Chiropody/Podiatry: area of practice
The job of a podiatrist is to diagnose and treat abnormalities of the foot and lower limb. The work they do will largely depend upon which type of organisation they work for. For example, they might work for the NHS where they could choose to specialise in a particular area and work in a specialist hospital department or they could even convert part of their house and set up their own practice treating a range of conditions.
Specialist areas can include anything from homeopathic treatment to rheumatic care, podopaediatrics (treating children’s feet), podiatric dermatology, or treating diabetics’ feet. There are also a small number of graduates who specialise in podiatric surgery whose work can include performing toe amputations, correcting bunions or straightening parts of the foot.
Working hours are very flexible. Many podiatrists will work from home and part-time, private or NHS work is also frequently available. Those working full time in the NHS will often work nine-to-five hours but the working day tends to be slightly longer for those with their own practice. Podiatrists are allowed legal access to a limited range of prescription-only medicines.

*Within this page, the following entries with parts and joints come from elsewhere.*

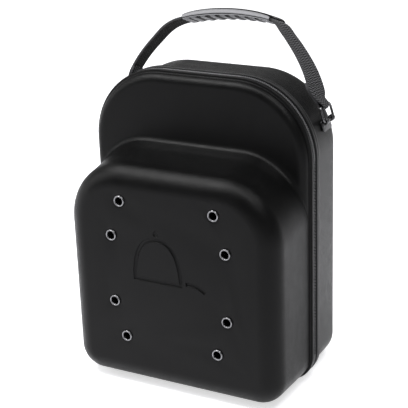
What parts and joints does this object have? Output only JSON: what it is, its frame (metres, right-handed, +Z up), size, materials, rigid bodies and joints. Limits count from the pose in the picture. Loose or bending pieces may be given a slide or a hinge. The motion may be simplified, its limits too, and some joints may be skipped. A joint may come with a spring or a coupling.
{
  "type": "baseball cap carrier case",
  "caption": "Moulded clamshell zip case for baseball caps, with a stepped bulging front, metal vent eyelets and a webbing strap with a rubber grip.",
  "frame": {"origin": "centre of the whole case's bounding box in plan, on the surface that it stands on", "axes": "+X to the right as seen from the front, the bulged front face towards -Y, +Z up; the zip seam is a plane of constant y"},
  "size_m": [0.2552, 0.1744, 0.3848],
  "materials": {
    "moulded_shell": "black fine-woven polyester laminated on moulded foam",
    "zip_tape": "black woven zip tape",
    "zip_coil": "black nylon coil",
    "hinge_cloth": "black woven cloth strip",
    "slider_metal": "black enamelled zinc",
    "webbing": "black woven nylon webbing",
    "grip_rubber": "grey moulded rubber with a dark back",
    "eyelet_metal": "gunmetal plated brass",
    "link_metal": "nickel plated steel"
  },
  "bodies": {
    "root": {"front_shell": "moulded_shell", "back_shell": "moulded_shell", "zip_tape_front": "zip_tape", "zip_tape_back": "zip_tape", "zip_coil": "zip_coil", "hinge_strip": "hinge_cloth", "zip_slider": "slider_metal", "strap": "webbing", "grip": "grip_rubber", "eyelet_1": "eyelet_metal", "eyelet_2": "eyelet_metal", "eyelet_3": "eyelet_metal", "eyelet_4": "eyelet_metal", "eyelet_5": "eyelet_metal", "eyelet_6": "eyelet_metal", "eyelet_7": "eyelet_metal", "eyelet_8": "eyelet_metal", "link_left": "link_metal", "anchor_left": "link_metal", "link_right": "link_metal", "anchor_right": "link_metal"}
  },
  "joints": []
}
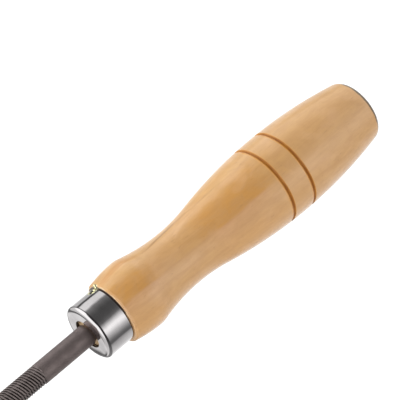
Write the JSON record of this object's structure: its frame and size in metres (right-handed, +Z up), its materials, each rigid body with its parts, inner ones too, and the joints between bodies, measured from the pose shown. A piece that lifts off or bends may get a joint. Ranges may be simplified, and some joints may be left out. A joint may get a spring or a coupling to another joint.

This means that podiatrists can treat infections of the foot with antibiotics, saving a GP’s time.
Skills you'll require
- Patience and manual dexterity – you will be working with scalpels and sharp instruments so you need to have good physical control.
- Good communication skills – you will be working with a variety of people from different backgrounds and will need to be able to listen to their problems and explain the treatment they need.
- The ability to work independently – you will be working by yourself a lot of the time so you will need to be confident in your judgements.
Starting out after you graduate
You need to be registered with the Health and Care Professions Council (HCPC) in order to practise as a chiropodist or podiatrist. You need to complete an HCPC-approved degree programme in order to register. These typically take three years full time or four and a half years part time.
Graduates who are just starting will work on fairly straightforward conditions in general podiatry such as treating corns and calluses or athletes foot. Many will then progress to more advanced techniques such as treating nail beds or injecting steroids for heel pain.
The NHS operates a system where employees work their way through set levels by completing various competences. In contrast graduates will treat a wide variety of conditions immediately if they join a private practice. There are often limited opportunities for podiatrists to progress within one organisation so they may need to move in order to further their career.